Certains gouverneurs proclament « l’indépendance » de leur province

La crise s’installe, marquée par des barrages routiers à l’intérieur du pays et la destruction d’ouvrages d’art qui ont pour conséquence d’empêcher les échanges et de paralyser l’économie. Chacun compte ses partisans et tente de prendre le contrôle des six provinces du pays. Les médiations internationales battent leur plein.
En avril 2002, la Haute Cour constitutionnelle, après un nouveau décompte des voix, donne Marc Ravalomanana vainqueur dès le premier tour avec 51,45% contre 35,90% pour le sortant. Mais sur le terrain, certains gouverneurs fidèles au président sortant proclament « l’indépendance » de leur province. Il faudra attendre le 5 juillet, après bien des affrontements, pour que Didier Ratsiraka, jusque-là réfugié dans son fief de Toamasina, sur la côte est, se décide à quitter la Grande Ile.

Aux élections législatives anticipées du 15 décembre 2002, le parti du président obtient 102 des 160 sièges. Le Premier ministre Jacques Sylla est reconduit dans ses fonctions. En France, le porte-parole du ministère des Affaires étrangères souligne que « ces élections, organisées dans de brefs délais, marquent un progrès dans le processus de démocratisation de Madagascar ».
Ariane Poissonnier


Trois questions à Jean-Pierre Raison,
professeur émérite de l’Université de Paris X-Nanterre



MFI : La crise du premier semestre 2002 va-t-elle laisser des traces, et lesquelles, dans la culture et la vie politiques malgaches ?
Jean-Pierre Raison :
Les séquelles politiques sont sûrement profondes, mais difficiles à mesurer. La conséquence la plus évidente est l’affaiblissement, pour ne pas dire l’effondrement, du monde politique classique. Les élections législatives en ont apporté la démonstration en donnant la majorité absolue à un « parti du président » tout juste créé, sans guère de bases sinon celles d’un club de supporters. D’autres acteurs ont émergé. On pense aux églises, en tout cas à leurs leaders. Il s’agit des églises établies et non du courant pentecôtiste, si actif politiquement sur le continent. Mais ce sont aussi les entrepreneurs, ou du moins une fraction d’entre eux. La personnalité de Marc Ravalomanana, homme d’affaires et vice-président de la fédération des Eglises protestantes (FJKM), symbolise ce tournant.
En revanche, la crise ne semble pas avoir porté un coup à l’unité nationale.
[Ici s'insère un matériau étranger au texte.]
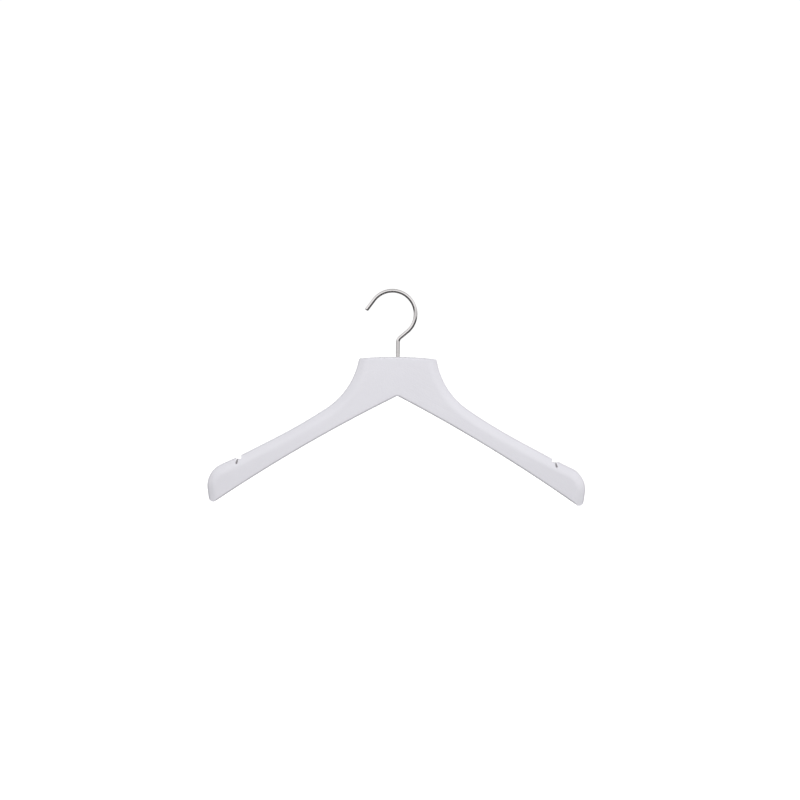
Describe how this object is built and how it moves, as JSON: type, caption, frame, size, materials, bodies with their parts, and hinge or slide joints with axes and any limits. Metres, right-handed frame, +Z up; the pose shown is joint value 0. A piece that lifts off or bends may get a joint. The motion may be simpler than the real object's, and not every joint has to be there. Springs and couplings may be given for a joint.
{
  "type": "clothes hanger",
  "caption": "Contoured white shirt hanger with strap notches and a swivel wire hook, for hanging a garment from a clothes rail.",
  "frame": {"origin": "the rail seat, the point inside the top of the hook's ring where a clothes rail bears", "axes": "+Z up, +X along the shoulders with the hook opening towards -X, -Y towards the hanger's front"},
  "size_m": [0.38, 0.0357, 0.2157],
  "materials": {
    "white_lacquer": "satin white lacquer on hardwood",
    "hook_plating": "polished nickel plating on steel wire",
    "sleeve_brass": "turned",
    "washer_steel": "stamped"
  },
  "bodies": {
    "hook": {"hook_wire": "hook_plating", "thrust_washer": "washer_steel"},
    "hanger": {"left_arm": "white_lacquer", "right_arm": "white_lacquer", "hook_sleeve": "sleeve_brass"}
  },
  "joints": [
    {"name": "hook_swivel", "type": "hinge", "parent": "hook", "child": "hanger", "pos_m": [0.006, 0, -0.0649], "axis": [0, 0, 1], "continuous": true}
  ]
}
On pouvait s’inquiéter du caractère très merina du processus qui a conduit Ravalomanana au pouvoir, ou du fait que, pour la première fois, Madagascar a un président merina, ce qui traduit la montée en puissance, démographique et économique, de la région centrale. Mais il n’y a pas eu de réaction de rejet. Marc Ravalomanana président a confirmé ce qui apparaissait quand il était candidat : il « passe » bien auprès des côtiers, et plus globalement du monde rural, où il a longuement vécu.
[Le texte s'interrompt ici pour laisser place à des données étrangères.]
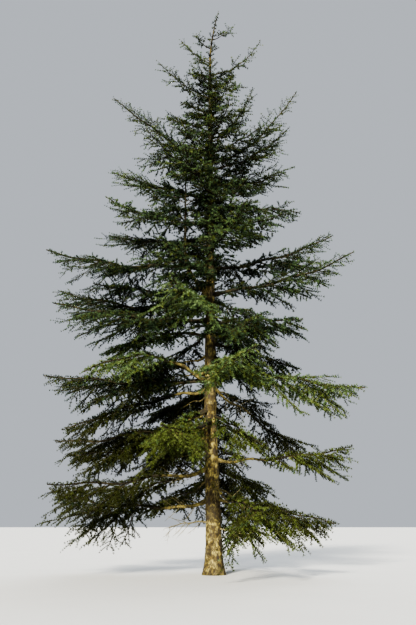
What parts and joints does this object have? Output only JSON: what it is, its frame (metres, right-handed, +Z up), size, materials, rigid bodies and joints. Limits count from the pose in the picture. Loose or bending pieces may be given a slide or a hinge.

Quelles sont aujourd’hui les relations entre Paris et Antananarivo ?
Elles sont officiellement « normalisées ». On fait comme si tout était « comme avant », ce qui est manifestement faux. La France pâtit évidemment de sa gestion de la crise, application de principes généraux (laisser les Africains régler leurs problèmes en les y aidant) qui cadraient mal avec la situation : Madagascar n’est pas vraiment l’Afrique ; il s’agissait d’un conflit politique sans guère d’affrontements directs et armés.
Mais il faut aller plus loin. Depuis des décennies on joue, de part et d’autre, un jeu dont la France ne sort jamais, politiquement, gagnante. Elle se pose en pays étranger différent des autres, en bienfaitrice éminente qui veut être aimée. Malgaches comme Africains lui renvoient la balle à chaque crise, croyant ou feignant de croire à cette « exception française ». Qu’elle intervienne ou soit discrète, elle est présentée comme le deus ex machina, responsable des événements et de leurs suites. De ce point de vue, il est bon, et bénéfique à terme, que M. Ravalomanana prenne ses distances avec le style traditionnel de ces relations.
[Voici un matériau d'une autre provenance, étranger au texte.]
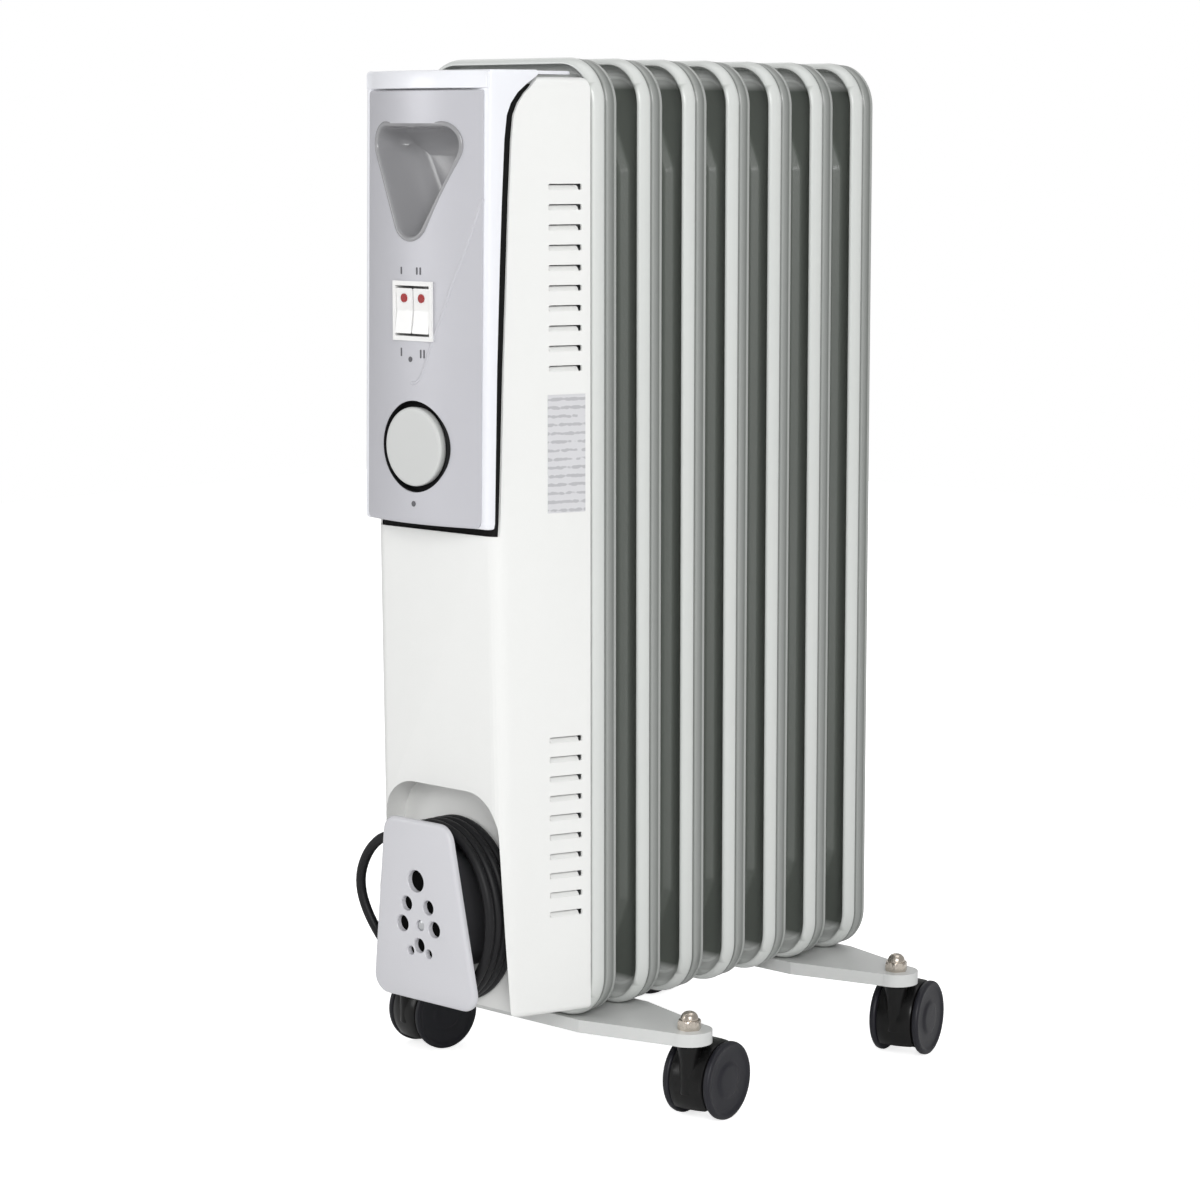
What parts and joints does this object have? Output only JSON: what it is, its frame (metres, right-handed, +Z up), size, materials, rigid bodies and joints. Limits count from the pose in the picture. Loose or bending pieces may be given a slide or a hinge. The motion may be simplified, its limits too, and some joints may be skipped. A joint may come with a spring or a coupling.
{
  "type": "oil filled radiator heater",
  "caption": "Oil filled column radiator heater with an end control unit, thermostat knob, rocker switches, cord wrap and swivel casters.",
  "frame": {"origin": "middle of the footprint, on the floor", "axes": "+Z up, X across the width of the fins, the controls face -Y and the fins follow each other along +Y"},
  "size_m": [0.2808, 0.3557, 0.638],
  "materials": {
    "fin_paint": "white baked powder coat",
    "cover_paint": "white baked powder coat",
    "zinc_steel": "zinc plated",
    "copper_steel": "bare steel",
    "gasket_rubber": "matt black",
    "label_film": "printed film",
    "housing_plastic": "satin moulded",
    "fascia_plastic": "fine satin",
    "grip_plastic": "satin moulded",
    "knob_plastic": "satin moulded",
    "phenolic": "moulded black",
    "switch_plastic": "glossy moulded",
    "neon_red": "translucent red",
    "ceramic": "natural nylon",
    "wire_insulation": "silicone sleeve",
    "wrap_plastic": "satin moulded",
    "cord_rubber": "satin black",
    "pin_brass": "nickelled brass",
    "bracket_paint": "grey-white baked coat",
    "nickel": "bright plated",
    "hood_plastic": "glossy black",
    "wheel_plastic": "dark grey"
  },
  "bodies": {
    "radiator": {"fin_1": "fin_paint", "fin_2": "fin_paint", "fin_3": "fin_paint", "fin_4": "fin_paint", "fin_5": "fin_paint", "fin_6": "fin_paint", "fin_7": "fin_paint", "header_sleeves": "fin_paint", "filler_plug": "zinc_steel", "element_tubes": "copper_steel", "element_gasket": "gasket_rubber", "element_flange": "zinc_steel", "heat_shield": "zinc_steel", "shield_studs": "zinc_steel", "end_cover": "cover_paint", "cover_screws": "zinc_steel", "rating_label": "label_film", "control_housing": "housing_plastic", "fascia": "fascia_plastic", "grip_cup": "grip_plastic", "thermostat_body": "phenolic", "switch_frame": "switch_plastic", "thermal_cutout": "phenolic", "terminal_block": "ceramic", "wiring": "wire_insulation", "wrap_hub": "wrap_plastic", "wrap_plate": "wrap_plastic", "plate_screw": "zinc_steel", "cord_gland": "cord_rubber", "strain_relief": "cord_rubber", "cord_lead": "cord_rubber", "cord_tail": "cord_rubber", "cord_coil": "cord_rubber", "plug_body": "cord_rubber", "plug_pins": "pin_brass", "front_bracket": "bracket_paint", "rear_bracket": "bracket_paint", "front_u_bolt": "zinc_steel", "rear_u_bolt": "zinc_steel", "wing_nuts": "zinc_steel", "caster_stems": "zinc_steel", "acorn_nuts": "nickel"},
    "knob": {"thermostat_knob": "knob_plastic", "thermostat_shaft": "zinc_steel"},
    "rocker_left": {"rocker_left": "switch_plastic", "neon_lens_left": "neon_red"},
    "rocker_right": {"rocker_right": "switch_plastic", "neon_lens_right": "neon_red"},
    "caster_front_right": {"caster_hood_front_right": "hood_plastic"},
    "wheel_front_right_a": {"wheel_front_right_a": "wheel_plastic"},
    "wheel_front_right_b": {"wheel_front_right_b": "wheel_plastic"},
    "caster_front_left": {"caster_hood_front_left": "hood_plastic"},
    "wheel_front_left_a": {"wheel_front_left_a": "wheel_plastic"},
    "wheel_front_left_b": {"wheel_front_left_b": "wheel_plastic"},
    "caster_rear_right": {"caster_hood_rear_right": "hood_plastic"},
    "wheel_rear_right_a": {"wheel_rear_right_a": "wheel_plastic"},
    "wheel_rear_right_b": {"wheel_rear_right_b": "wheel_plastic"},
    "caster_rear_left": {"caster_hood_rear_left": "hood_plastic"},
    "wheel_rear_left_a": {"wheel_rear_left_a": "wheel_plastic"},
    "wheel_rear_left_b": {"wheel_rear_left_b": "wheel_plastic"}
  },
  "joints": [
    {"name": "knob_turn", "type": "hinge", "parent": "radiator", "child": "knob", "pos_m": [0, -0.175, 0.41], "axis": [0, 1, 0], "range_deg": [0, 300]},
    {"name": "rocker_left_tilt", "type": "hinge", "parent": "radiator", "child": "rocker_left", "pos_m": [-0.0073, -0.1733, 0.49], "axis": [1, 0, 0], "range_deg": [0, 8]},
    {"name": "rocker_right_tilt", "type": "hinge", "parent": "radiator", "child": "rocker_right", "pos_m": [0.0073, -0.1733, 0.49], "axis": [1, 0, 0], "range_deg": [0, 8]},
    {"name": "swivel_front_right", "type": "hinge", "parent": "radiator", "child": "caster_front_right", "pos_m": [0.123, -0.068, 0.024], "axis": [0, 0, 1], "continuous": true},
    {"name": "spin_front_right_a", "type": "hinge", "parent": "caster_front_right", "child": "wheel_front_right_a", "pos_m": [0.12036, -0.04918, 0.024], "axis": [0.9903, 0.1392, 0], "continuous": true},
    {"name": "spin_front_right_b", "type": "hinge", "parent": "caster_front_right", "child": "wheel_front_right_b", "pos_m": [0.12036, -0.04918, 0.024], "axis": [0.9903, 0.1392, 0], "continuous": true},
    {"name": "swivel_front_left", "type": "hinge", "parent": "radiator", "child": "caster_front_left", "pos_m": [-0.123, -0.068, 0.024], "axis": [0, 0, 1], "continuous": true},
    {"name": "spin_front_left_a", "type": "hinge", "parent": "caster_front_left", "child": "wheel_front_left_a", "pos_m": [-0.12036, -0.04918, 0.024], "axis": [0.9903, -0.1392, 0], "continuous": true},
    {"name": "spin_front_left_b", "type": "hinge", "parent": "caster_front_left", "child": "wheel_front_left_b", "pos_m": [-0.12036, -0.04918, 0.024], "axis": [0.9903, -0.1392, 0], "continuous": true},
    {"name": "swivel_rear_right", "type": "hinge", "parent": "radiator", "child": "caster_rear_right", "pos_m": [0.123, 0.132, 0.024], "axis": [0, 0, 1], "continuous": true},
    {"name": "spin_rear_right_a", "type": "hinge", "parent": "caster_rear_right", "child": "wheel_rear_right_a", "pos_m": [0.11776, 0.15026, 0.024], "axis": [0.9613, 0.2756, 0], "continuous": true},
    {"name": "spin_rear_right_b", "type": "hinge", "parent": "caster_rear_right", "child": "wheel_rear_right_b", "pos_m": [0.11776, 0.15026, 0.024], "axis": [0.9613, 0.2756, 0], "continuous": true},
    {"name": "swivel_rear_left", "type": "hinge", "parent": "radiator", "child": "caster_rear_left", "pos_m": [-0.123, 0.132, 0.024], "axis": [0, 0, 1], "continuous": true},
    {"name": "spin_rear_left_a", "type": "hinge", "parent": "caster_rear_left", "child": "wheel_rear_left_a", "pos_m": [-0.11776, 0.15026, 0.024], "axis": [0.9613, -0.2756, 0], "continuous": true},
    {"name": "spin_rear_left_b", "type": "hinge", "parent": "caster_rear_left", "child": "wheel_rear_left_b", "pos_m": [-0.11776, 0.15026, 0.024], "axis": [0.9613, -0.2756, 0], "continuous": true}
  ]
}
Quels défis majeurs l’équipe de Marc Ravalomanana doit-elle relever ?
Ils sont immenses et multiples. Il convient bien sûr d’abord de faire redémarrer la machine économique. La crise a coûté très cher, notamment aux petites gens, mais pas seulement. Il faut relancer la zone franche, sinistrée. En voyant plus loin, on peut considérer comme stratégique l’atténuation des contrastes régionaux et la fin du désenclavement de multiples régions, dont tirent bénéfice les seuls potentats locaux. Le président merina sera très largement jugé sur sa capacité à intégrer économiquement les périphéries. La lutte contre la corruption est aussi une priorité. Des intentions claires ont été affichées, des actes posés, mais le mal est profondément enraciné et se nourrit du sous-développement autant qu’il l’entretient.
Marc Ravalomanana a pour lui d’avoir les coudées franches, dans le vide politique actuel. Ses pires ennemis, au bout du compte, lui sont propres : dans une certaine mesure, le revers de ses qualités est un caractère entier et cassant ; l’idée qu’il a, et que je crois inexacte, qu’un pays se gère comme une entreprise. C’est aussi son parti, triomphateur trop facile et inexpérimenté, qui a fait peut-être, notamment dans le scrutin législatif, la part trop belle aux opportunistes, à des notables locaux difficilement contrôlables.